Jung points out that the extrovert’s tendency to take in more and more of the external world — excessive parties, work, food, or alcohol — can increase a feeling of inner poverty. Suppressing subjective awareness may also result in apathy or being scattered by too many interests. In extreme cases, all conscious action can become paralyzed, as for instance, by a nervous breakdown or depression.
Balance for the Introvert
Intraverts need to balance their inwardness with objectivity by increasing their awareness of and concern for the wants and desires of other people. They need to gradually engage in the world around them, rather than focus solely on their own inner responses. They may want to develop more acquaintances and friends, and engage in more communal activities.
They don’t need to become extroverts. But some ability to be engaged meaningfully in the world around them will actually deepen their inner world.
Balance for the Extrovert
Extroverts need to counterbalance extreme responsiveness to other people and external activities with inner depth. By spending some time alone and focusing inwardly, they can balance their outgoing nature with an awareness of their own inner needs, perceptions, and ideas.
Such inward reflection and solitude will add gravitas, depth and meaning to their relationships with others and their experience in the world.
While neither the introvert nor the extrovert should flip to the opposite, a gradual integration of some opposite qualities will bring wholeness to both the individual and his or her relationships. It is more effective to work on developing balance within ourselves than to force change in our partners.

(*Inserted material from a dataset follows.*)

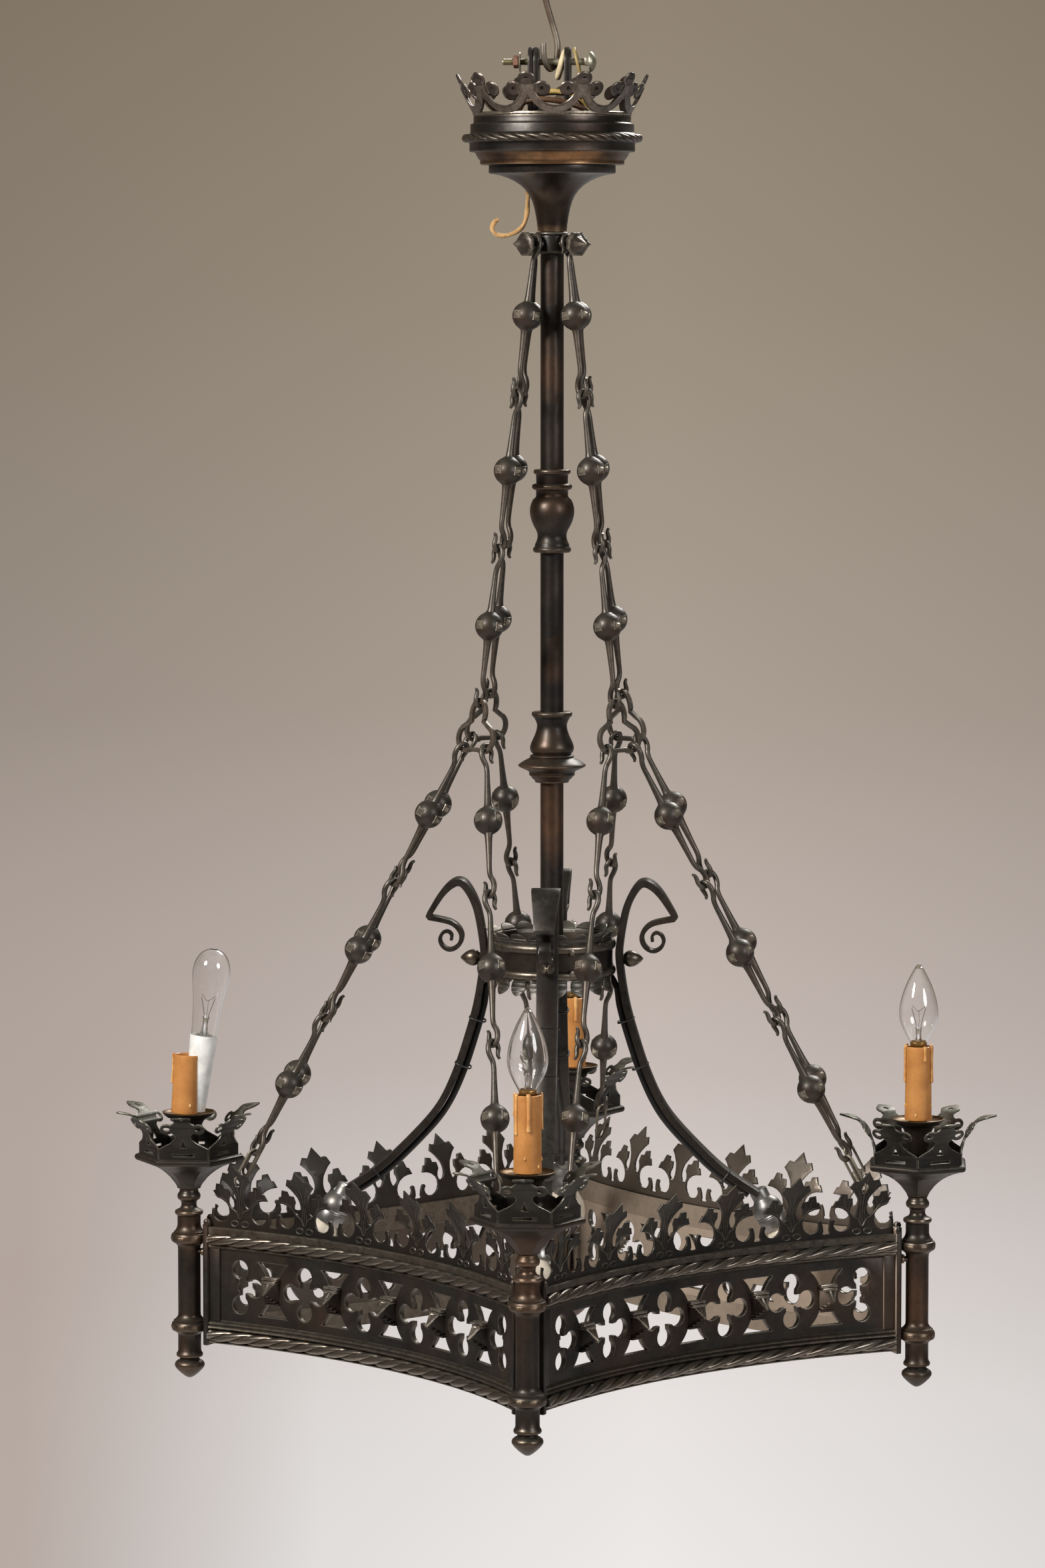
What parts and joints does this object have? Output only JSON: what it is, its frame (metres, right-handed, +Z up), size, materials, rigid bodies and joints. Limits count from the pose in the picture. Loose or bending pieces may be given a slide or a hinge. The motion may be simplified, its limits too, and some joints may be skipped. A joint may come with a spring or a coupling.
{
  "type": "wrought iron chandelier",
  "caption": "Hanging chandelier: a concave-sided pierced iron ring on link chains carries candle lights at its corners, round a stem with scroll arms under a crowned canopy.",
  "frame": {"origin": "centre of the eye of the hanging hook, where the ceiling hook holds the chandelier", "axes": "+Z up along the stem, -Y to the front corner of the ring, +X to its right corner"},
  "size_m": [0.7875, 0.797, 1.3138],
  "materials": {
    "iron": "wrought iron with a dark bronze-brown patina, rubbed to grey on the high edges",
    "copper_iron": "dark patina rubbed through to a warm copper brown",
    "steel": "old galvanised steel with light rust",
    "candle": "ochre candle sleeve with moulded drips",
    "bulb_glass": "clear glass candle bulb on a brass cap",
    "cloth": "tan cloth-covered wire"
  },
  "bodies": {
    "hook": {"hanging_hook": "steel"},
    "fixture": {"hanging_bolt": "steel", "hanging_nut": "steel", "hanger_fork": "iron", "stem_tube": "copper_iron", "chain_collar": "iron", "upper_knop": "copper_iron", "lower_knop": "copper_iron", "crown_band": "iron", "scroll_arm_front": "iron", "acorn_nut_front": "iron", "corner_post_front": "copper_iron", "drip_pan_front": "iron", "scroll_arm_right": "iron", "acorn_nut_right": "iron", "corner_post_right": "copper_iron", "drip_pan_right": "iron", "scroll_arm_back": "iron", "acorn_nut_back": "iron", "corner_post_back": "copper_iron", "drip_pan_back": "iron", "scroll_arm_left": "iron", "acorn_nut_left": "iron", "corner_post_left": "copper_iron", "drip_pan_left": "iron", "trefoil_link_front_right": "iron", "side_panel_front_right": "iron", "cresting_front_right": "iron", "trefoil_link_back_right": "iron", "side_panel_back_right": "iron", "cresting_back_right": "iron", "trefoil_link_back_left": "iron", "side_panel_back_left": "iron", "cresting_back_left": "iron", "trefoil_link_front_left": "iron", "side_panel_front_left": "iron", "cresting_front_left": "iron"},
    "canopy": {"canopy_bell": "copper_iron", "canopy_coronet": "copper_iron", "loose_wire": "cloth"},
    "bulb_front": {"bulb_front": "bulb_glass"},
    "sleeve_front": {"candle_sleeve_front": "candle"},
    "bulb_right": {"bulb_right": "bulb_glass"},
    "sleeve_right": {"candle_sleeve_right": "candle"},
    "bulb_back": {"bulb_back": "bulb_glass"},
    "sleeve_back": {"candle_sleeve_back": "candle"},
    "bulb_left": {"bulb_left": "bulb_glass"},
    "sleeve_left": {"candle_sleeve_left": "candle"},
    "upper_chain_front_right": {"upper_chain_front_right": "iron"},
    "lower_chain_front_right_front": {"lower_chain_front_right_front": "iron"},
    "lower_chain_front_right_right": {"lower_chain_front_right_right": "iron"},
    "upper_chain_back_right": {"upper_chain_back_right": "iron"},
    "lower_chain_back_right_right": {"lower_chain_back_right_right": "iron"},
    "lower_chain_back_right_back": {"lower_chain_back_right_back": "iron"},
    "upper_chain_back_left": {"upper_chain_back_left": "iron"},
    "lower_chain_back_left_back": {"lower_chain_back_left_back": "iron"},
    "lower_chain_back_left_left": {"lower_chain_back_left_left": "iron"},
    "upper_chain_front_left": {"upper_chain_front_left": "iron"},
    "lower_chain_front_left_left": {"lower_chain_front_left_left": "iron"},
    "lower_chain_front_left_front": {"lower_chain_front_left_front": "iron"}
  },
  "joints": [
    {"name": "fixture_swing", "type": "hinge", "parent": "hook", "child": "fixture", "pos_m": [0, 0, -0.116], "axis": [1, 0, 0], "range_deg": [-8, 8]},
    {"name": "canopy_lift", "type": "slide", "parent": "fixture", "child": "canopy", "axis": [0, 0, 1], "range_m": [0, 0.018]},
    {"name": "bulb_turn_front", "type": "hinge", "parent": "fixture", "child": "bulb_front", "pos_m": [0, -0.328, -0.99], "axis": [0, 0, 1], "range_deg": [0, 360]},
    {"name": "sleeve_turn_front", "type": "hinge", "parent": "fixture", "child": "sleeve_front", "pos_m": [0, -0.328, -1.02], "axis": [0, 0, 1], "range_deg": [-180, 180]},
    {"name": "bulb_turn_right", "type": "hinge", "parent": "fixture", "child": "bulb_right", "pos_m": [0.328, 0, -0.99], "axis": [0, 0, 1], "range_deg": [0, 360]},
    {"name": "sleeve_turn_right", "type": "hinge", "parent": "fixture", "child": "sleeve_right", "pos_m": [0.328, 0, -1.02], "axis": [0, 0, 1], "range_deg": [-180, 180]},
    {"name": "bulb_turn_back", "type": "hinge", "parent": "fixture", "child": "bulb_back", "pos_m": [0, 0.328, -0.99], "axis": [0, 0, 1], "range_deg": [0, 360]},
    {"name": "sleeve_turn_back", "type": "hinge", "parent": "fixture", "child": "sleeve_back", "pos_m": [0, 0.328, -1.02], "axis": [0, 0, 1], "range_deg": [-180, 180]},
    {"name": "bulb_turn_left", "type": "hinge", "parent": "fixture", "child": "bulb_left", "pos_m": [-0.328, 0, -0.99], "axis": [0, 0, 1], "range_deg": [0, 360]},
    {"name": "sleeve_turn_left", "type": "hinge", "parent": "fixture", "child": "sleeve_left", "pos_m": [-0.328, 0, -1.02], "axis": [0, 0, 1], "range_deg": [-180, 180]},
    {"name": "twist_upper_chain_front_right", "type": "hinge", "parent": "fixture", "child": "upper_chain_front_right", "pos_m": [0.01414, -0.01414, -0.2756], "axis": [-0.1115, 0.1115, 0.9875], "range_deg": [-5, 5]},
    {"name": "twist_lower_chain_front_right_front", "type": "hinge", "parent": "fixture", "child": "lower_chain_front_right_front", "pos_m": [0.05282, -0.07651, -0.7218], "axis": [0.0544, 0.4594, 0.8865], "range_deg": [-5, 5]},
    {"name": "twist_lower_chain_front_right_right", "type": "hinge", "parent": "fixture", "child": "lower_chain_front_right_right", "pos_m": [0.07651, -0.05282, -0.7218], "axis": [-0.4594, -0.0544, 0.8865], "range_deg": [-5, 5]},
    {"name": "twist_upper_chain_back_right", "type": "hinge", "parent": "fixture", "child": "upper_chain_back_right", "pos_m": [0.01414, 0.01414, -0.2756], "axis": [-0.1115, -0.1115, 0.9875], "range_deg": [-5, 5]},
    {"name": "twist_lower_chain_back_right_right", "type": "hinge", "parent": "fixture", "child": "lower_chain_back_right_right", "pos_m": [0.07651, 0.05282, -0.7218], "axis": [-0.4594, 0.0544, 0.8865], "range_deg": [-5, 5]},
    {"name": "twist_lower_chain_back_right_back", "type": "hinge", "parent": "fixture", "child": "lower_chain_back_right_back", "pos_m": [0.05282, 0.07651, -0.7218], "axis": [0.0544, -0.4594, 0.8865], "range_deg": [-5, 5]},
    {"name": "twist_upper_chain_back_left", "type": "hinge", "parent": "fixture", "child": "upper_chain_back_left", "pos_m": [-0.01414, 0.01414, -0.2756], "axis": [0.1115, -0.1115, 0.9875], "range_deg": [-5, 5]},
    {"name": "twist_lower_chain_back_left_back", "type": "hinge", "parent": "fixture", "child": "lower_chain_back_left_back", "pos_m": [-0.05282, 0.07651, -0.7218], "axis": [-0.0544, -0.4594, 0.8865], "range_deg": [-5, 5]},
    {"name": "twist_lower_chain_back_left_left", "type": "hinge", "parent": "fixture", "child": "lower_chain_back_left_left", "pos_m": [-0.07651, 0.05282, -0.7218], "axis": [0.4594, 0.0544, 0.8865], "range_deg": [-5, 5]},
    {"name": "twist_upper_chain_front_left", "type": "hinge", "parent": "fixture", "child": "upper_chain_front_left", "pos_m": [-0.01414, -0.01414, -0.2756], "axis": [0.1115, 0.1115, 0.9875], "range_deg": [-5, 5]},
    {"name": "twist_lower_chain_front_left_left", "type": "hinge", "parent": "fixture", "child": "lower_chain_front_left_left", "pos_m": [-0.07651, -0.05282, -0.7218], "axis": [0.4594, -0.0544, 0.8865], "range_deg": [-5, 5]},
    {"name": "twist_lower_chain_front_left_front", "type": "hinge", "parent": "fixture", "child": "lower_chain_front_left_front", "pos_m": [-0.05282, -0.07651, -0.7218], "axis": [-0.0544, 0.4594, 0.8865], "range_deg": [-5, 5]}
  ]
}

Encouragement not Criticism
However, we can stop enabling the crippling effects of extreme introversion and extroversion in our partners. For instance, we can lovingly avoid acting as an intermediary for the introvert to the outside world by no longer always being the one to deal with people and make phone calls. We can show love for the extrovert without feeding the external frenzy, that is, without encouraging extreme behaviors involved in workaholism, over-consumption, and pursuing endless distractions.
We can also point out how our partner might benefit from bringing more balance to their lives. This, however, must be done with compassion, subtlety and discretion.
For instance, the introvert might compassionately say to the extrovert:
“How are you feeling? I’m worried that you are over-working and will get sick. It would make me happy if you would take care of yourself the way you take care of others.”
The extrovert might say to the introvert:
“I’m worried that you are spending too much time alone. Engaging in some activities with other people might bring you some balance. Why don’t you come with me to town tonight.”
Once we have spoken, it’s important not to control or manipulate the other person. It is self-empowering to recognize what part we play in the patterns of our relationships. Yet, this also lays on us the responsibility to stop demanding of our partners what we have to do for ourselves – gain more balance within ourselves.